Silica is an important nutrient for diatoms. Below levels of approximately 0.5mg/L most diatoms loose the ability to reproduce effectively. This method suitable for concentrations below 100mg/L.


Water samples for silica analysis should be collected in clean polythene bottles, and filtered on site with non-glass filters (e.g. cellulose nitrate 0.5µm pore size). The filtrate is relatively stable but should be analysed within 28 days. Samples can be frozen but this converts the silica to an unreactive form; it is therefore necessary to allow thawed samples to stand at room temperature for one or two hours before analysis. It is preferable to keep samples refrigerated.


In solution silica exists as either silicic acid (H4SiO4) or silicate (SiO32-). This reacts with acidic ammonium molybdate to form a yellow silico-molybdate complex, which on reduction with sodium sulphite forms a molybdate blue colour. This is then compared to standards of known concentration using a spectrophotometer at 700nm in a 1cm cell.

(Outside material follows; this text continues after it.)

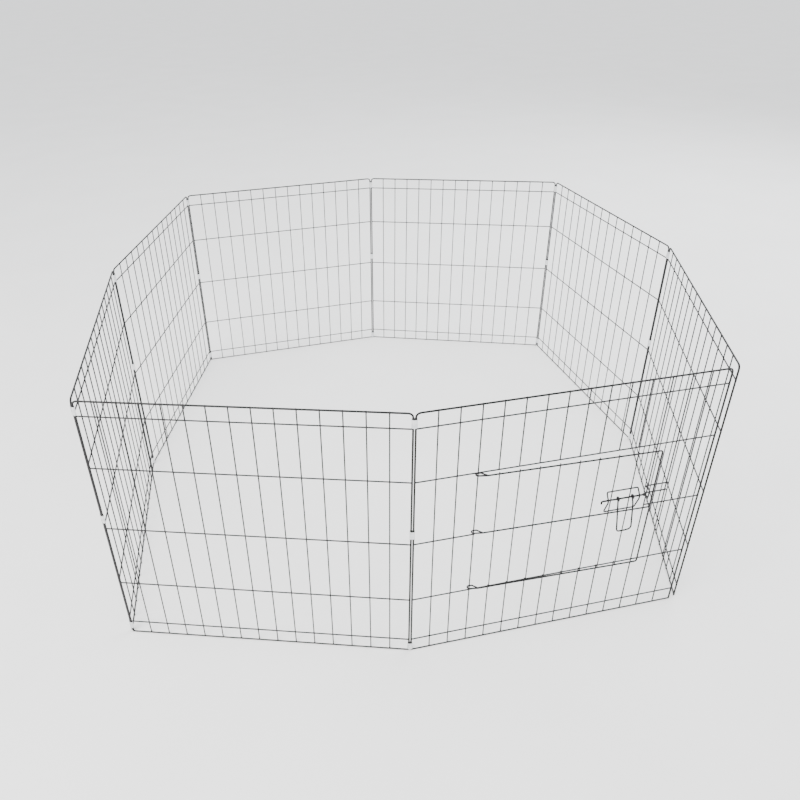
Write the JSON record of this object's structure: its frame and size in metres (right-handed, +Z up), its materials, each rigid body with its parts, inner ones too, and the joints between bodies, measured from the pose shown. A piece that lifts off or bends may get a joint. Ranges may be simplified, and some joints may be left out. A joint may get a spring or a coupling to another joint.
{
  "type": "pet playpen",
  "caption": "Folding pet playpen of welded black wire panels clipped edge to edge in a ring, with a small hinged door and sliding bolt latch in the front panel.",
  "frame": {"origin": "middle of the standing pen's bounding box, on the floor", "axes": "+Z up; X runs along the front panel that holds the door; -Y is outside the pen, the side the door and its latch are on"},
  "size_m": [1.4386, 1.443, 0.61],
  "materials": {
    "wire_coating": "black baked coating on steel wire, slightly glossy",
    "clip_metal": "bright zinc plated sheet steel"
  },
  "bodies": {
    "front_panel": {"door_panel": "wire_coating", "latch_keeper": "wire_coating"},
    "door": {"door_leaf": "wire_coating", "latch_guide": "wire_coating"},
    "bolt": {"latch_bolt": "wire_coating"},
    "handle": {"latch_handle": "wire_coating"},
    "corner_1": {"corner_1_clip_bottom": "clip_metal", "corner_1_clip_middle": "clip_metal", "corner_1_clip_top": "clip_metal"},
    "panel_2": {"panel_2": "wire_coating"},
    "corner_2": {"corner_2_clip_bottom": "clip_metal", "corner_2_clip_middle": "clip_metal", "corner_2_clip_top": "clip_metal"},
    "panel_3": {"panel_3": "wire_coating"},
    "corner_3": {"corner_3_clip_bottom": "clip_metal", "corner_3_clip_middle": "clip_metal", "corner_3_clip_top": "clip_metal"},
    "panel_4": {"panel_4": "wire_coating"},
    "corner_4": {"corner_4_clip_bottom": "clip_metal", "corner_4_clip_middle": "clip_metal", "corner_4_clip_top": "clip_metal"},
    "panel_5": {"panel_5": "wire_coating"},
    "corner_5": {"corner_5_clip_bottom": "clip_metal", "corner_5_clip_middle": "clip_metal", "corner_5_clip_top": "clip_metal"},
    "panel_6": {"panel_6": "wire_coating"},
    "corner_6": {"corner_6_clip_bottom": "clip_metal", "corner_6_clip_middle": "clip_metal", "corner_6_clip_top": "clip_metal"},
    "panel_7": {"panel_7": "wire_coating"},
    "corner_7": {"corner_7_clip_bottom": "clip_metal", "corner_7_clip_middle": "clip_metal", "corner_7_clip_top": "clip_metal"},
    "panel_8": {"panel_8": "wire_coating"}
  },
  "joints": [
    {"name": "door_swing", "type": "hinge", "parent": "front_panel", "child": "door", "pos_m": [-0.00693, -0.69179, 0.3], "axis": [0, 0, -1], "range_deg": [0, 150]},
    {"name": "bolt_slide", "type": "slide", "parent": "door", "child": "bolt", "axis": [1, 0, 0], "range_m": [-0.008, 0.0065]},
    {"name": "handle_lift", "type": "hinge", "parent": "bolt", "child": "handle", "pos_m": [0.30407, -0.70404, 0.3423], "axis": [-1, 0, 0], "range_deg": [-12.5, 100]},
    {"name": "fold_1a", "type": "hinge", "parent": "front_panel", "child": "corner_1", "pos_m": [-0.12893, -0.69274, 0.3], "axis": [0, 0, 1], "range_deg": [0, 14]},
    {"name": "fold_1b", "type": "hinge", "parent": "corner_1", "child": "panel_2", "pos_m": [-0.13367, -0.69199, 0.3], "axis": [0, 0, 1], "range_deg": [0, 14]},
    {"name": "fold_2a", "type": "hinge", "parent": "panel_2", "child": "corner_2", "pos_m": [-0.71381, -0.50349, 0.3], "axis": [0, 0, 1], "range_deg": [0, 42.5]},
    {"name": "fold_2b", "type": "hinge", "parent": "corner_2", "child": "panel_3", "pos_m": [-0.71653, -0.49953, 0.3], "axis": [0, 0, 1], "range_deg": [0, 42.5]},
    {"name": "fold_3a", "type": "hinge", "parent": "panel_3", "child": "corner_3", "pos_m": [-0.68461, 0.10963, 0.3], "axis": [0, 0, 1], "range_deg": [0, 12.5]},
    {"name": "fold_3b", "type": "hinge", "parent": "corner_3", "child": "panel_4", "pos_m": [-0.68373, 0.11435, 0.3], "axis": [0, 0, 1], "range_deg": [0, 12.5]},
    {"name": "fold_4a", "type": "hinge", "parent": "panel_4", "child": "corner_4", "pos_m": [-0.49523, 0.6945, 0.3], "axis": [0, 0, 1], "range_deg": [0, 40]},
    {"name": "fold_4b", "type": "hinge", "parent": "corner_4", "child": "panel_5", "pos_m": [-0.4914, 0.69739, 0.3], "axis": [0, 0, 1], "range_deg": [0, 40]},
    {"name": "fold_5a", "type": "hinge", "parent": "panel_5", "child": "corner_5", "pos_m": [0.11823, 0.71867, 0.3], "axis": [0, 0, 1], "range_deg": [0, 16.5]},
    {"name": "fold_5b", "type": "hinge", "parent": "corner_5", "child": "panel_6", "pos_m": [0.12296, 0.71788, 0.3], "axis": [0, 0, 1], "range_deg": [0, 16.5]},
    {"name": "fold_6a", "type": "hinge", "parent": "panel_6", "child": "corner_6", "pos_m": [0.69245, 0.49928, 0.3], "axis": [0, 0, 1], "range_deg": [0, 38.5]},
    {"name": "fold_6b", "type": "hinge", "parent": "corner_6", "child": "panel_7", "pos_m": [0.69524, 0.49537, 0.3], "axis": [0, 0, 1], "range_deg": [0, 38.5]},
    {"name": "fold_7a", "type": "hinge", "parent": "panel_7", "child": "corner_7", "pos_m": [0.71652, -0.11426, 0.3], "axis": [0, 0, 1], "range_deg": [0, 16.5]},
    {"name": "fold_7b", "type": "hinge", "parent": "corner_7", "child": "panel_8", "pos_m": [0.71573, -0.11899, 0.3], "axis": [0, 0, 1], "range_deg": [0, 16.5]}
  ]
}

  1. Hydrochloric acid, 0.25N: mix 22ml of conc. HCl (sp. gr. 1.18) with water and make up to 1 litre
  2. Ammonium molybdate, 5%: dissolve 5.2g (NH4)6Mo7O24.4H2O in water, dilute to 100ml
  3. Disodium EDTA, 1%: dissolve 1g of disodium EDTA in water and dilute to 100ml
  4. Sodium sulphite, 17%: dissolve 42.5g of sodium sulphite in water and dilute to 250ml (i.e. 170g in 1 litre)
  5. Silica standard: stabilise approximately 30g of Na2SiO3.5H2O by placing it in a desiccator for 3 hours. Dissolve 17.65g of the stable compound in water and dilute to 1 litre. Pipette 10ml of this solution into a volumetric flask and make up to 1 litre with deionised water.

1.00ml = 0.050mg SiO2

General Procedures

All samples (including blanks, but not standards) should be analysed in duplicate.

  1. Pipette 10ml of each sample into 50-100ml Erlenmeyer flasks.
  2. Pipette 10ml of deionised water into a flask to serve as a reagent blank.
  3. Make up a series of standards from the stock solution. Make up each standard to 10ml with deionised water:
  4. 0.5ml = 0.025mg/10ml = 2.5mg/L
  5. 1.0ml = 0.05mg/10ml = 5.0mg/L
  6. 2.0ml = 0.10mg/10ml = 10.0mg/L
  7. 3.0ml = 0.15mg/10ml = 15.0mg/L
  8. 4.0ml = 0.20mg/10ml = 20.0mg/L
  9. 8.0ml = 0.40mg/10ml = 40.0mg/L
  10. Add 5ml of reagent a. to each flask; swirl.
  11. Add 5ml of reagent b. to each flask; swirl.
  12. Add 5ml of reagent c. to each flask; swirl.
  13. 5 minutes after the addition of the molybdate (b) add 10ml of reagent d.; mix and allow to stand for approximately 30 min. The colour is stable for several hours after this time. (NB. Do not use rubber stoppers to close the flasks)
  14. Using a wavelength of 700nm and a 1cm cell measure the absorbance of the samples and standards against a deionised water blank.
  15. Silica concentration can then be determined from a plot of the absorbancies of the standards against their known concentrations.

If refrigerated all samples should be analysed within 28 days of collection.